● **Exercise prompt**:
Your task is to repeat all of the material exactly.

● **Information provided**:
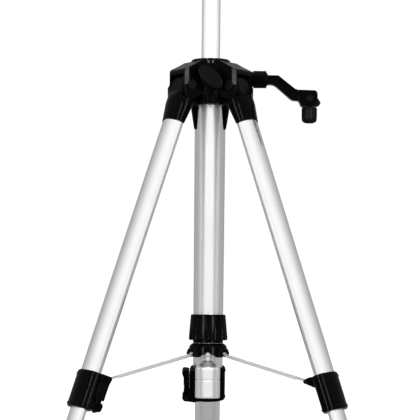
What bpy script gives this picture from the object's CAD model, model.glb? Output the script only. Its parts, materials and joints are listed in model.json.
"""Cross-line laser level on a small tripod, dressed from its CAD pieces.

+Z is up and the column stands on the Z axis. The laser's window faces -Y, towards
the camera. Legs a and b spread to the front right and front left, leg c to the back.
Added pieces are sized in millimetres. Materials, lights and camera are in metres.
"""
import json
import math

import bmesh
import bpy
from mathutils import Matrix, Vector

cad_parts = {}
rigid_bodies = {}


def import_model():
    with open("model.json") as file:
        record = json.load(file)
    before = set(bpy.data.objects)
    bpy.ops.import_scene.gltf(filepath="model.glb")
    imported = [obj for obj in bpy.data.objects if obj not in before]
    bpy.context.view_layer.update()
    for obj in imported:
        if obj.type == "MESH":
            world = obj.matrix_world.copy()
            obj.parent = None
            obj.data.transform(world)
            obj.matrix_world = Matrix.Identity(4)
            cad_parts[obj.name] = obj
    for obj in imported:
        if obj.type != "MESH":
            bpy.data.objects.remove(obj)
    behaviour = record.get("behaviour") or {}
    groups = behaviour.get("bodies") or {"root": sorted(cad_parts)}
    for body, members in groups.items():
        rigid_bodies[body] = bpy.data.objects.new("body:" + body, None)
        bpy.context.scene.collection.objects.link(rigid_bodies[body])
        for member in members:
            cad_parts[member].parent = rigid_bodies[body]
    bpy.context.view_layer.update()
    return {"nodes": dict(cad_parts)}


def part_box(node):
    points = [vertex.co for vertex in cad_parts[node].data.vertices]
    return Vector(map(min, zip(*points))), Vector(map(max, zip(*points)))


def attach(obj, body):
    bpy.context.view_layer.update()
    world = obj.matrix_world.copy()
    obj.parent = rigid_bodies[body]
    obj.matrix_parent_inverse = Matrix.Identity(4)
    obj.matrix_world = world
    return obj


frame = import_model()
scene = bpy.context.scene

MM = 0.001

# legs: azimuth in degrees, tilt from the vertical, and the hinge they start from
LEG_AZIMUTH = {"a": -30.0, "b": 210.0, "c": 90.0}
LEG_TILT = 19.7
HINGE_RADIUS, HINGE_Z = 32, 612

# leg clamps, in mm; start is measured down the leg, body is what the clamp rides on
CLAMPS = {
    "upper": dict(body="leg_", width=18.6, depth=10.3, start=299.5, length=37, screw=2.5),
    "lower": dict(body="mid_", width=16.2, depth=8.2, start=478.0, length=33, screw=2.2),
}

# laser case, in mm; heights are above its underside
CASE_HALF_WIDTH = 38
CASE_HALF_DEPTH = 33
CASE_TOP = 80
CASE_BASE_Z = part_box("laser_housing")[0][2] / MM


def turn(degrees, axis):
    return Matrix.Rotation(math.radians(degrees), 4, axis)


# ---------------------------------------------------------------- node helpers


class Graph:
    """Wraps a cleared node tree; most helpers return an output socket."""

    def __init__(self, tree):
        self.tree = tree
        tree.nodes.clear()

    def add(self, kind, **props):
        node = self.tree.nodes.new(kind)
        for key, value in props.items():
            setattr(node, key, value)
        return node

    def feed(self, value, target):
        """Gives an input a socket to follow, an RGB colour or a number."""
        if isinstance(value, bpy.types.NodeSocket):
            self.tree.links.new(value, target)
        else:
            target.default_value = (*value, 1) if isinstance(value, tuple) else value

    def coords(self, scale=(1, 1, 1), rotation=(0, 0, 0)):
        source = self.add("ShaderNodeTexCoord")
        mapping = self.add("ShaderNodeMapping")
        mapping.inputs["Scale"].default_value = scale
        mapping.inputs["Rotation"].default_value = rotation
        self.feed(source.outputs["Object"], mapping.inputs["Vector"])
        return mapping.outputs[0]

    def noise(self, vector, scale, detail=3.0, roughness=0.5):
        node = self.add("ShaderNodeTexNoise")
        node.inputs["Scale"].default_value = scale
        node.inputs["Detail"].default_value = detail
        node.inputs["Roughness"].default_value = roughness
        self.feed(vector, node.inputs["Vector"])
        return node.outputs["Fac"]

    def cells(self, vector, scale, feature):
        node = self.add("ShaderNodeTexVoronoi", feature=feature)
        node.inputs["Scale"].default_value = scale
        self.feed(vector, node.inputs["Vector"])
        return node.outputs["Distance"]

    def ramp(self, source, stops, blue=1.0):
        """Stops are (position, grey); blue scales the blue channel."""
        node = self.add("ShaderNodeValToRGB")
        elements = node.color_ramp.elements
        while len(elements) < len(stops):
            elements.new(0.5)
        for element, (position, grey) in zip(elements, stops):
            element.position = position
            element.color = (grey, grey, grey * blue, 1)
        self.feed(source, node.inputs["Fac"])
        return node.outputs["Color"]

    def mix(self, factor, a, b):
        node = self.add("ShaderNodeMix", data_type="RGBA")
        # inputs 0, 6 and 7 are the factor and the two colours
        for index, value in ((0, factor), (6, a), (7, b)):
            self.feed(value, node.inputs[index])
        return node.outputs[2]

    def math(self, operation, *values):
        node = self.add("ShaderNodeMath", operation=operation)
        for index, value in enumerate(values):
            self.feed(value, node.inputs[index])
        return node.outputs[0]

    def map_range(self, source, span, to):
        node = self.add("ShaderNodeMapRange")
        limits = zip(("From Min", "From Max", "To Min", "To Max"), (*span, *to))
        for key, value in limits:
            node.inputs[key].default_value = value
        self.feed(source, node.inputs["Value"])
        return node.outputs[0]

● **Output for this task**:
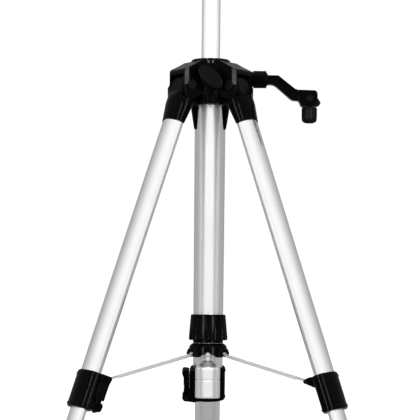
What bpy script gives this picture from the object's CAD model, model.glb? Output the script only. Its parts, materials and joints are listed in model.json.
"""Cross-line laser level on a small tripod, dressed from its CAD pieces.

+Z is up and the column stands on the Z axis. The laser's window faces -Y, towards
the camera. Legs a and b spread to the front right and front left, leg c to the back.
Added pieces are sized in millimetres. Materials, lights and camera are in metres.
"""
import json
import math

import bmesh
import bpy
from mathutils import Matrix, Vector

cad_parts = {}
rigid_bodies = {}


def import_model():
    with open("model.json") as file:
        record = json.load(file)
    before = set(bpy.data.objects)
    bpy.ops.import_scene.gltf(filepath="model.glb")
    imported = [obj for obj in bpy.data.objects if obj not in before]
    bpy.context.view_layer.update()
    for obj in imported:
        if obj.type == "MESH":
            world = obj.matrix_world.copy()
            obj.parent = None
            obj.data.transform(world)
            obj.matrix_world = Matrix.Identity(4)
            cad_parts[obj.name] = obj
    for obj in imported:
        if obj.type != "MESH":
            bpy.data.objects.remove(obj)
    behaviour = record.get("behaviour") or {}
    groups = behaviour.get("bodies") or {"root": sorted(cad_parts)}
    for body, members in groups.items():
        rigid_bodies[body] = bpy.data.objects.new("body:" + body, None)
        bpy.context.scene.collection.objects.link(rigid_bodies[body])
        for member in members:
            cad_parts[member].parent = rigid_bodies[body]
    bpy.context.view_layer.update()
    return {"nodes": dict(cad_parts)}


def part_box(node):
    points = [vertex.co for vertex in cad_parts[node].data.vertices]
    return Vector(map(min, zip(*points))), Vector(map(max, zip(*points)))


def attach(obj, body):
    bpy.context.view_layer.update()
    world = obj.matrix_world.copy()
    obj.parent = rigid_bodies[body]
    obj.matrix_parent_inverse = Matrix.Identity(4)
    obj.matrix_world = world
    return obj


frame = import_model()
scene = bpy.context.scene

MM = 0.001

# legs: azimuth in degrees, tilt from the vertical, and the hinge they start from
LEG_AZIMUTH = {"a": -30.0, "b": 210.0, "c": 90.0}
LEG_TILT = 19.7
HINGE_RADIUS, HINGE_Z = 32, 612

# leg clamps, in mm; start is measured down the leg, body is what the clamp rides on
CLAMPS = {
    "upper": dict(body="leg_", width=18.6, depth=10.3, start=299.5, length=37, screw=2.5),
    "lower": dict(body="mid_", width=16.2, depth=8.2, start=478.0, length=33, screw=2.2),
}

# laser case, in mm; heights are above its underside
CASE_HALF_WIDTH = 38
CASE_HALF_DEPTH = 33
CASE_TOP = 80
CASE_BASE_Z = part_box("laser_housing")[0][2] / MM


def turn(degrees, axis):
    return Matrix.Rotation(math.radians(degrees), 4, axis)


# ---------------------------------------------------------------- node helpers


class Graph:
    """Wraps a cleared node tree; most helpers return an output socket."""

    def __init__(self, tree):
        self.tree = tree
        tree.nodes.clear()

    def add(self, kind, **props):
        node = self.tree.nodes.new(kind)
        for key, value in props.items():
            setattr(node, key, value)
        return node

    def feed(self, value, target):
        """Gives an input a socket to follow, an RGB colour or a number."""
        if isinstance(value, bpy.types.NodeSocket):
            self.tree.links.new(value, target)
        else:
            target.default_value = (*value, 1) if isinstance(value, tuple) else value

    def coords(self, scale=(1, 1, 1), rotation=(0, 0, 0)):
        source = self.add("ShaderNodeTexCoord")
        mapping = self.add("ShaderNodeMapping")
        mapping.inputs["Scale"].default_value = scale
        mapping.inputs["Rotation"].default_value = rotation
        self.feed(source.outputs["Object"], mapping.inputs["Vector"])
        return mapping.outputs[0]

    def noise(self, vector, scale, detail=3.0, roughness=0.5):
        node = self.add("ShaderNodeTexNoise")
        node.inputs["Scale"].default_value = scale
        node.inputs["Detail"].default_value = detail
        node.inputs["Roughness"].default_value = roughness
        self.feed(vector, node.inputs["Vector"])
        return node.outputs["Fac"]

    def cells(self, vector, scale, feature):
        node = self.add("ShaderNodeTexVoronoi", feature=feature)
        node.inputs["Scale"].default_value = scale
        self.feed(vector, node.inputs["Vector"])
        return node.outputs["Distance"]

    def ramp(self, source, stops, blue=1.0):
        """Stops are (position, grey); blue scales the blue channel."""
        node = self.add("ShaderNodeValToRGB")
        elements = node.color_ramp.elements
        while len(elements) < len(stops):
            elements.new(0.5)
        for element, (position, grey) in zip(elements, stops):
            element.position = position
            element.color = (grey, grey, grey * blue, 1)
        self.feed(source, node.inputs["Fac"])
        return node.outputs["Color"]

    def mix(self, factor, a, b):
        node = self.add("ShaderNodeMix", data_type="RGBA")
        # inputs 0, 6 and 7 are the factor and the two colours
        for index, value in ((0, factor), (6, a), (7, b)):
            self.feed(value, node.inputs[index])
        return node.outputs[2]

    def math(self, operation, *values):
        node = self.add("ShaderNodeMath", operation=operation)
        for index, value in enumerate(values):
            self.feed(value, node.inputs[index])
        return node.outputs[0]

    def map_range(self, source, span, to):
        node = self.add("ShaderNodeMapRange")
        limits = zip(("From Min", "From Max", "To Min", "To Max"), (*span, *to))
        for key, value in limits:
            node.inputs[key].default_value = value
        self.feed(source, node.inputs["Value"])
        return node.outputs[0]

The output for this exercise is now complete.